In the aftermath, Cixi reversed course with startling pragmatism. She endorsed reforms that mirrored those she had previously crushed, including administrative modernization, military restructuring, and educational overhaul. These measures, however, arrived too late. The dynasty’s moral authority was shattered, its sovereignty compromised, and its elites divided beyond repair. The Boxer catastrophe had exposed the Qing court’s fatal weakness: an inability to reconcile imperial tradition with modern statecraft before external pressure made reconciliation impossible.
The legacy of Cixi’s decision continues to shape historical memory. She is alternately condemned as a reactionary despot or reinterpreted as a ruler trapped by circumstance. What remains indisputable is that the Qing court’s alignment with the Boxers marked the point of no return, converting long-term decline into terminal collapse. It demonstrated how fear, when elevated to strategy, can destroy even the most enduring political systems.

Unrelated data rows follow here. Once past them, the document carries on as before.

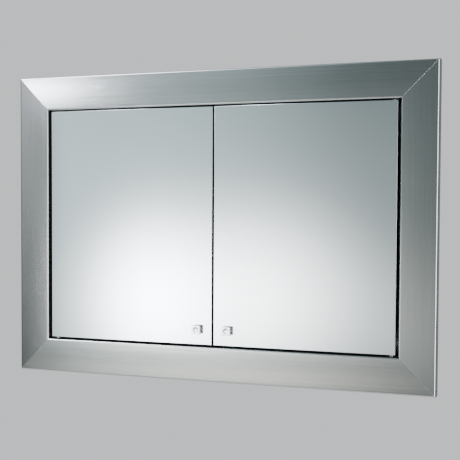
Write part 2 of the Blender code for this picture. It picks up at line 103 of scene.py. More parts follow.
# Floor and the plain colour seen behind the cabinet
FLOOR_RADIUS = 2.6
FLOOR_HEIGHT = -1.5
FLOOR_SEGMENTS = 96
BACKGROUND = (0.755, 0.767, 0.79)

# Soft light as bells about a direction: azimuth to the left of straight ahead, elevation,
# half-widths (degrees), then strength and colour. The places, widths and strengths of the
# first eight bells aren't a design: they are rounded from a least-squares fit, made by a
# separate script, to tones sampled from the photograph, and the names over them only say
# what each could be. All the colours and the last three bells were set one by one.
LIGHTS = (
    # big white diffuser, low in front: its bright middle and its wide skirt
    (25.6, -5.0, 2.8, 3.6, 7.9, (0.97, 0.98, 1.08)),
    (20.8, -4.9, 5.1, 4.0, 5.1, (0.97, 1.0, 1.03)),
    # its spill on a low table
    (21.7, -15.4, 8.2, 2.4, 2.2, (1.0, 1.0, 0.95)),
    # tall lamp high on the left, its lower rim and its spill on the ceiling
    (41.7, 43.0, 8.0, 19.0, 27.0, (0.94, 0.99, 1.12)),
    (33.2, 11.3, 2.0, 2.7, 26.0, (0.94, 0.99, 1.12)),
    (26.0, 33.0, 7.0, 12.0, 1.5, (0.80, 0.98, 1.30)),
    # faint bounce low on the right and along the horizon
    (11.8, -6.5, 19.8, 4.0, 0.51, (0.95, 1.0, 0.97)),
    (26.8, 1.0, 20.0, 6.8, 0.36, (0.88, 1.0, 1.02)),
    # tall diffuser on the right
    (-45.0, -4.0, 13.0, 24.0, 8.5, (1.0, 1.0, 1.0)),
    # two high windows at the sides
    (-100.0, 36.0, 24.0, 14.0, 3.0, (1.0, 1.0, 1.0)),
    (105.0, 36.0, 24.0, 14.0, 3.0, (1.0, 1.0, 1.0)),
)
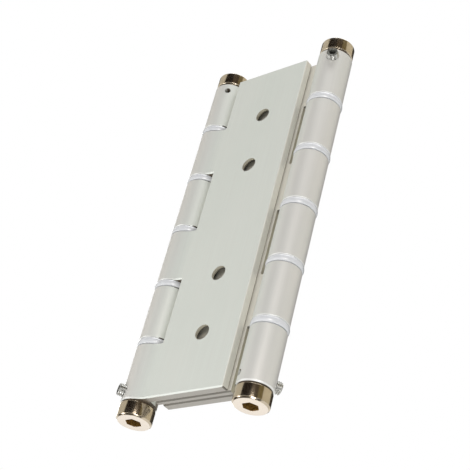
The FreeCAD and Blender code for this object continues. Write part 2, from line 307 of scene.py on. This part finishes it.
def screw_line(side, end):
    """The inner end of a set screw and the direction it points in."""
    right, up = 1 if side == "right" else -1, 1 if end == "upper" else -1
    outwards = Vector((right * math.cos(SCREW_ANGLE), -right * up * math.sin(SCREW_ANGLE), 0))
    return Vector((AXIS_X[side], 0, up * SCREW_HEIGHT)) + outwards * SCREW_TIP, outwards


def set_screw(side, end):
    """Threaded surface: radius = root + depth * trapezoid((height / pitch - angle / turn) mod 1).

    The trapezoid is 1 on the crest, 0 in the root and straight between them. The cones at both ends cut it off.
    """
    angles = ring_angles(SCREW_STEPS)
    heights = np.linspace(0, SCREW_LENGTH, SCREW_RINGS)
    phase = np.mod(heights[:, None] / SCREW_PITCH - angles / (2 * math.pi), 1)
    flank = np.clip((np.abs(2 * phase - 1) - ROOT_SHARE) / FLANK_SHARE, 0, 1)
    thread = SCREW_RADIUS - THREAD_DEPTH + THREAD_DEPTH * flank
    point_cone = SCREW_POINT_RADIUS + heights[:, None]
    end_cone = SCREW_RADIUS - SCREW_CHAMFER + (SCREW_LENGTH - heights[:, None])
    outside = np.minimum(thread, np.minimum(point_cone, end_cone))
    key = hexagon_radius(angles, SCREW_KEY_FLATS)
    mouth = np.maximum(key, SCREW_KEY_FLATS / math.sqrt(3) + HAIR)
    inside = [mouth, key, key, HAIR * np.ones_like(angles)]
    inside_heights = [SCREW_LENGTH, SCREW_LENGTH - SCREW_KEY_CHAMFER, SCREW_LENGTH - SCREW_KEY_DEPTH,
                      SCREW_LENGTH - SCREW_KEY_DEPTH - SCREW_DRILL_POINT]
    points = rings(np.concatenate([outside, inside]), np.concatenate([heights, inside_heights]), angles)
    mesh = ring_mesh(f"{end}_{side}_threaded_set_screw", points)
    tip, outwards = screw_line(side, end)
    turn = outwards.to_track_quat("Z", "Y").to_matrix().to_4x4()
    return place(mesh, Matrix.Translation(tip) @ turn)


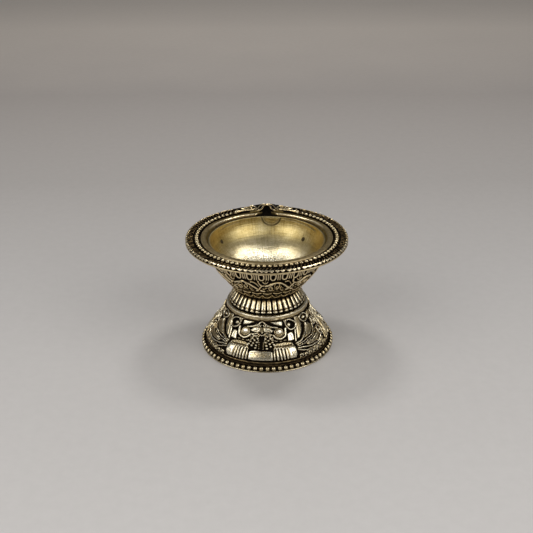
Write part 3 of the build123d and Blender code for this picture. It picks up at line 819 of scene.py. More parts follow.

In this sense, the fatal decision of 1900 was not simply about war or diplomacy. It was about the limits of imperial power in a world no longer governed by ritual hierarchy. The Qing court had ruled for centuries by mastering symbolism, lineage, and controlled violence. Against gunboats, global finance, and international law, those tools proved tragically insufficient. Empress Dowager Cixi’s choice crystallized this reality, turning a crisis of legitimacy into a lesson written in defeat, occupation, and the end of dynastic China.